60代での演奏は「1曲でいっぱいいっぱいだけど…」
── 2021年発売のアルバム『SHOWDOWN』は全曲英語詞だとか。いろんな挑戦をされていますね。
寺田さん:20代の頃にメンバーで海外進出を目指していたから、その夢を叶えたくて、頑張ってみようって作った曲です。アルバムをレコーディングしたのはコロナ前。2019年にレコーディングをして、2020年にリリースする予定でした。少し遅れたけれど、世の中に送り出せてよかったです。
── 60代になっても、気力体力ともに充実されていますよね。うらやましいです!
寺田さん:いやいや。みんないっぱいいっぱいで演奏していますよ。テレビ出演だって、全身全霊でエネルギーを全部ぶち込むから、1曲やるだけで疲れちゃう(笑)。ライブになるともっと力を入れて演奏するので、それはもう大変です。でも、私たちってM気質があるバンドで(笑)、自分たちを痛めつけてやっと「やりきった感」を抱ける…みたいなところがあって。だから、各自で密かに努力していると思います。メンバーはみんな、努力とチャレンジを惜しまない天才たち。ある意味“奇跡のバンド”なんですよ。
── そして全員が60代というのが本当にスゴいです。挑戦しつづけるモチベーションはどのように保っていますか。
寺田さん:やっぱり気合ですね。若いときは、失敗を恐れず次に進めるじゃないですか。でもある一定の年齢を超えると、“失敗したらどうしよう”って考えるようになる。でも、行動を起こさなければ何も始まらないでしょ。大事なのは、失敗してもいいから自分を信じてやってみることかな。
── これまで更年期などで体調の変化もあったかと思いますが、どのように乗り越えましたか?
寺田さん:40代になる前、先輩方から「40代はいろいろ大変だぞ」と聞かされて、40歳前からジム通いを始めました。でも、実際に40代になってわかったのは「40代がこのキツさなら、50代はもっとキツいんだろうな」ってこと(笑)。だからつねに、もっと頑張らなきゃと自分を鼓舞してやってきました。
老いって誰にでも必ず訪れるし、どんどん成長速度を上回っていきますよね。でもやっぱり、年を取っても成長したいし、老いのペースをスローダウンさせたい。そのためには結局、楽しみが多いほうがいいのかなって。歳をとると不安や恐怖を覚えるものだけれど、それは誰しもが経験することだと割りきって、挑戦しつづけられるといいですよね。
── つねに前向きな姿勢でいられる秘訣はありますか?
寺田さん:自分の場合は、音楽活動で人とふれ合うことかな。そのなかで“こんなこともやりたい”って、前向きなアイデアがいっぱい出てくるんです。音楽をやっていないときは、廃人みたいになっているけれど…(笑)。もしやってみたいものが見つからないなら、人とかかわったり、一緒に行動してみるのもいいと思います。ふとしたことから興味を持てる対象が見つかるかもしれないからね。

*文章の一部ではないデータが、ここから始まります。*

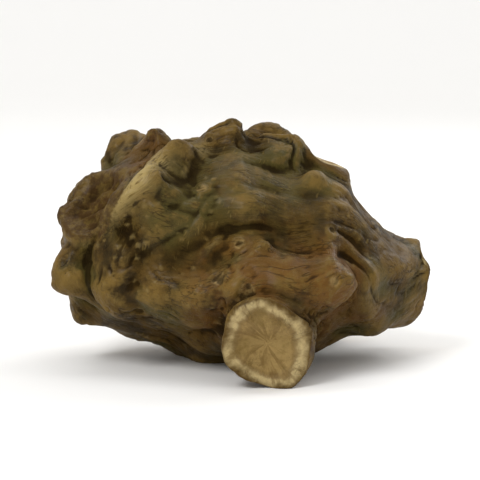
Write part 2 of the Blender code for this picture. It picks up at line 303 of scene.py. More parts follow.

── お話をお聞きしていたら、なんだか元気が出てきました!
寺田さん:それはよかったです(笑)。とにかく自分に限界をつくらないこと。“これができるのはいつまでだな”なんて想像するのは寂しいじゃないですか。そういえばこの前、若手のバンドの子たちと、その子たちが今の私たちと同じ年齢になったときに対バンしようって盛り上がったんです。20年後なので、SHOW-YAのメンバーは80代(笑)。でも、それでバンドをやるっておもしろそうだなって、ワクワクしました。
将来にこういうことができたらおもしろいなって考えるのも楽しいですよね。実現するかどうかは置いておいて。そういうことを考えていれば、年を取ることも楽しいんじゃないかなって思うんです。
PROFILE 寺田恵子さん
てらだ・けいこ。1963年、千葉県出身。ミュージシャン、シンガーソングライター。高校在学中から音楽活動を開始。1985年、SHOW-YAのボーカリストとして『素敵にダンシング』でデビュー。1991年にSHOW-YAを脱退し、1992年に『PARADISE WIND』でソロデビュー。また再び2005年SHOW-YA再結成。現在もライブ活動を中心に活躍中。最新アルバムは2021年リリースの『SHOWDOWN』。